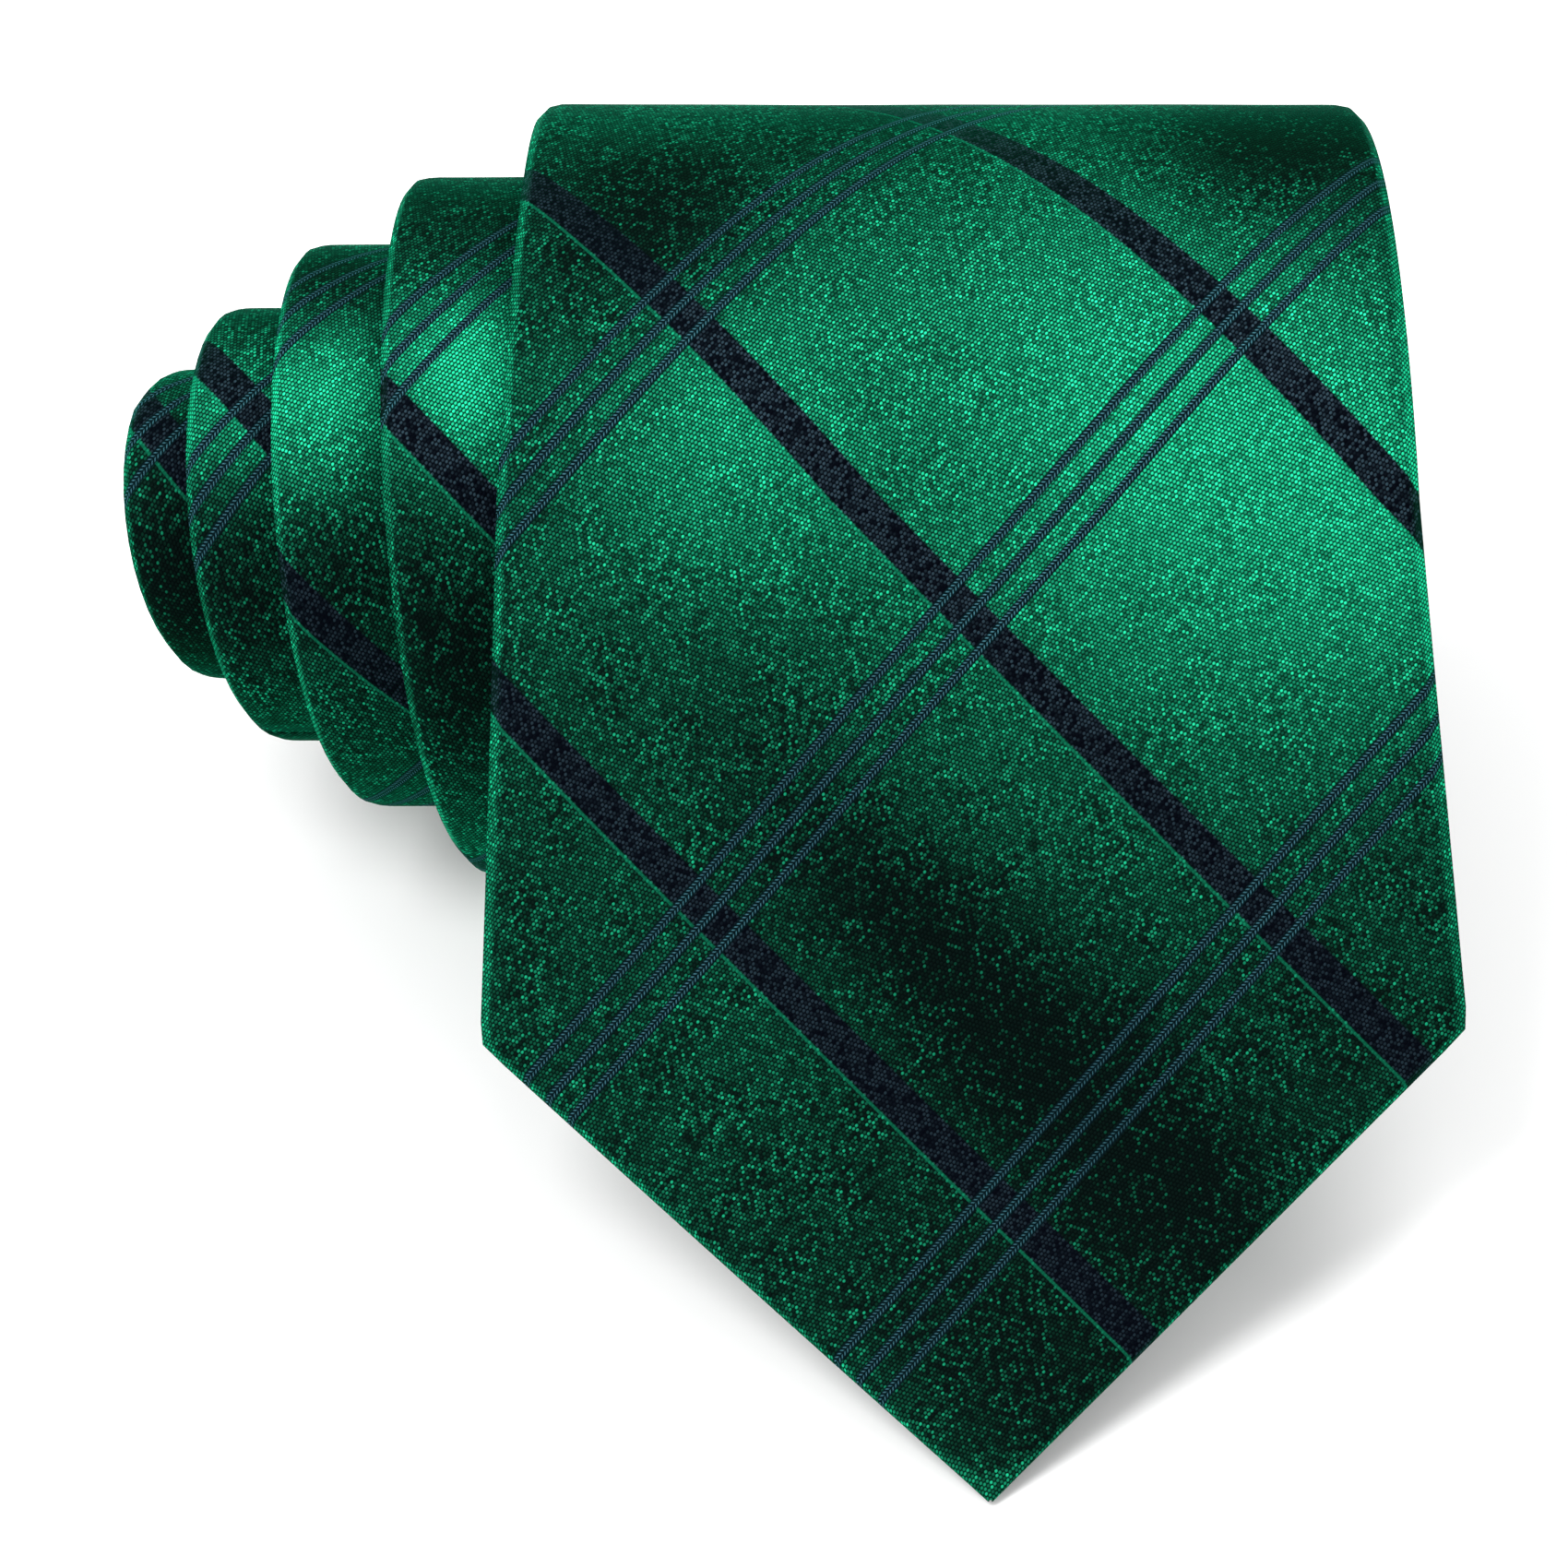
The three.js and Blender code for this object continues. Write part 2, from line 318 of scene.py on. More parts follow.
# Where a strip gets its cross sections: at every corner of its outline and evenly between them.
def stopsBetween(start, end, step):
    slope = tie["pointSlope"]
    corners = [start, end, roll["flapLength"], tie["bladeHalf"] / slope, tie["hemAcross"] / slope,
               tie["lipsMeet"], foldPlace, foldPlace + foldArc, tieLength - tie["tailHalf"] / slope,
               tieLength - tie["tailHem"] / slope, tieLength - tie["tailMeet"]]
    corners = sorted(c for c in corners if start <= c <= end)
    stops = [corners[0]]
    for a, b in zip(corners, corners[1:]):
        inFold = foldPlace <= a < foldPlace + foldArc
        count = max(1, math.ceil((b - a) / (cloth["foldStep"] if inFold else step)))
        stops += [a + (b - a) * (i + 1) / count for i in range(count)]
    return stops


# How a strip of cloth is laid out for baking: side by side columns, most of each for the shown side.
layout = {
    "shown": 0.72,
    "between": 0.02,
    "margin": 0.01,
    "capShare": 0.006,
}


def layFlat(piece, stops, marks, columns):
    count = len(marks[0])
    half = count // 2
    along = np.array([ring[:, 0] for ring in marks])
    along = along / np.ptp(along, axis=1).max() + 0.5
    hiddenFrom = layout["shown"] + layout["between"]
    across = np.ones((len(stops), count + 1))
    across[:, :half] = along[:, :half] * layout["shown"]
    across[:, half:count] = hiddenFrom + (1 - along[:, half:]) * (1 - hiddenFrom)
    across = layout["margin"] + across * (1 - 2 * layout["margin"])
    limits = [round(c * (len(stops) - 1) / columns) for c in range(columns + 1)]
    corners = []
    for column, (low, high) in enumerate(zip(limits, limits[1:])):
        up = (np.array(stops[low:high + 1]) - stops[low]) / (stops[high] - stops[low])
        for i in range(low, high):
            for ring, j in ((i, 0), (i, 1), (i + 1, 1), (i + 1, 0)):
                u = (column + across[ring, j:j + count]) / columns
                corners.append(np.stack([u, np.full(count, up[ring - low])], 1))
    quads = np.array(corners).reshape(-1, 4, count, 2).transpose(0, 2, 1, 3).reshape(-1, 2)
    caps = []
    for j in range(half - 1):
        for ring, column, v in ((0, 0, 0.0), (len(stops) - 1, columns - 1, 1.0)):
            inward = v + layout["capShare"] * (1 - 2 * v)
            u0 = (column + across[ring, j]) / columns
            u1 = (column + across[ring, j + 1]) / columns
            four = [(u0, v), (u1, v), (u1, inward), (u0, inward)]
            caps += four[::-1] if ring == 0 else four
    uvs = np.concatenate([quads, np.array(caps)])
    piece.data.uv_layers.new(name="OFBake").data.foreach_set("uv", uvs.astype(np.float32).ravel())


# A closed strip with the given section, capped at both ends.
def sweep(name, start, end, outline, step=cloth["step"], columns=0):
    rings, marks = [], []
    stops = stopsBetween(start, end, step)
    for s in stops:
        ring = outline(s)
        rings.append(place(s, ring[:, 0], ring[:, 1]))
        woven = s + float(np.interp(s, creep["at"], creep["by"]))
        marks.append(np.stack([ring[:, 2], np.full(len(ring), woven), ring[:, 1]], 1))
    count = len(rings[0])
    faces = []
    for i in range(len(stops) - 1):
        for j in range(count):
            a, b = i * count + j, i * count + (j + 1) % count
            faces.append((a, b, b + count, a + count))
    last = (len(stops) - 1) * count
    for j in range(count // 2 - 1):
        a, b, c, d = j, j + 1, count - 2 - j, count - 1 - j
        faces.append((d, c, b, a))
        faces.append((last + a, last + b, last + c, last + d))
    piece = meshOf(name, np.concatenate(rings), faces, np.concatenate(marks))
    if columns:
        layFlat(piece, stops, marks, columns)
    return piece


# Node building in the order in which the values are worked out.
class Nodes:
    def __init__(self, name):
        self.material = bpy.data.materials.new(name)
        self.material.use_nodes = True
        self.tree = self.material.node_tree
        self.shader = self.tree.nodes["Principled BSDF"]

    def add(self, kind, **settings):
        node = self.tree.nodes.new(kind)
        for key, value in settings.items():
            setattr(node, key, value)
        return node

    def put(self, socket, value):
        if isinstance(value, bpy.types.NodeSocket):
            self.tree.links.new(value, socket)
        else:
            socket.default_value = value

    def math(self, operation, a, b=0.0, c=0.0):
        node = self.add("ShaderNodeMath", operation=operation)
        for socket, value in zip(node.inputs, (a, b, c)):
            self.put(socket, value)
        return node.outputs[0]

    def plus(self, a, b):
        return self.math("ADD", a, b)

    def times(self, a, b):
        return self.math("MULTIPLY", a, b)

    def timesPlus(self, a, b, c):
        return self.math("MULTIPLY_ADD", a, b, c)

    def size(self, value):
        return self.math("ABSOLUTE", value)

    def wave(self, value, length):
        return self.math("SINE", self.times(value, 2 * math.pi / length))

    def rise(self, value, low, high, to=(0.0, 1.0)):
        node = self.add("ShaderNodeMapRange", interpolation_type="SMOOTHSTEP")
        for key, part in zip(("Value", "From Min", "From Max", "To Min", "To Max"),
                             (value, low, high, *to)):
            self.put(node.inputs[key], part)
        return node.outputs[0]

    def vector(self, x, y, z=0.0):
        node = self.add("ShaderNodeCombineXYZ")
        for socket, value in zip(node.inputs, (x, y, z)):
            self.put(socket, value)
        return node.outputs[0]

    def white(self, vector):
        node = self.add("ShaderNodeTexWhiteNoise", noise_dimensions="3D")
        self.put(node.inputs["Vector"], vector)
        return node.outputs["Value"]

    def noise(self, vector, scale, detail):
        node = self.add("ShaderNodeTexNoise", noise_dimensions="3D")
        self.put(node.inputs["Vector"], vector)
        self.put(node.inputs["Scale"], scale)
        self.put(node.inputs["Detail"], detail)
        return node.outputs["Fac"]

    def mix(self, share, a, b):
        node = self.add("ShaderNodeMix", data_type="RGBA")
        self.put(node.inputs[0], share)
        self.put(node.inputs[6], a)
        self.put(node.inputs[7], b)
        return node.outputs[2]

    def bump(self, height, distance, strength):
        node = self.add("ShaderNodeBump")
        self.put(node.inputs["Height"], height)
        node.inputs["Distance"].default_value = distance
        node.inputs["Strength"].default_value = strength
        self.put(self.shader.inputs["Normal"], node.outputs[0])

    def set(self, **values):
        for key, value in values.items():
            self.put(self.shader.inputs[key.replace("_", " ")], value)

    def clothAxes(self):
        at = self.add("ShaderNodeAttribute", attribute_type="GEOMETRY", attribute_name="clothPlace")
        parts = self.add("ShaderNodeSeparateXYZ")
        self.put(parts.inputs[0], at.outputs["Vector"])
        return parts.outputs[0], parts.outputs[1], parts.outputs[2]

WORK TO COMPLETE
Return all lines containing the word "parts".

EXPECTED ANSWER
The three.js and Blender code for this object continues. Write part 2, from line 318 of scene.py on. More parts follow.
        parts = self.add("ShaderNodeSeparateXYZ")
        self.put(parts.inputs[0], at.outputs["Vector"])
        return parts.outputs[0], parts.outputs[1], parts.outputs[2]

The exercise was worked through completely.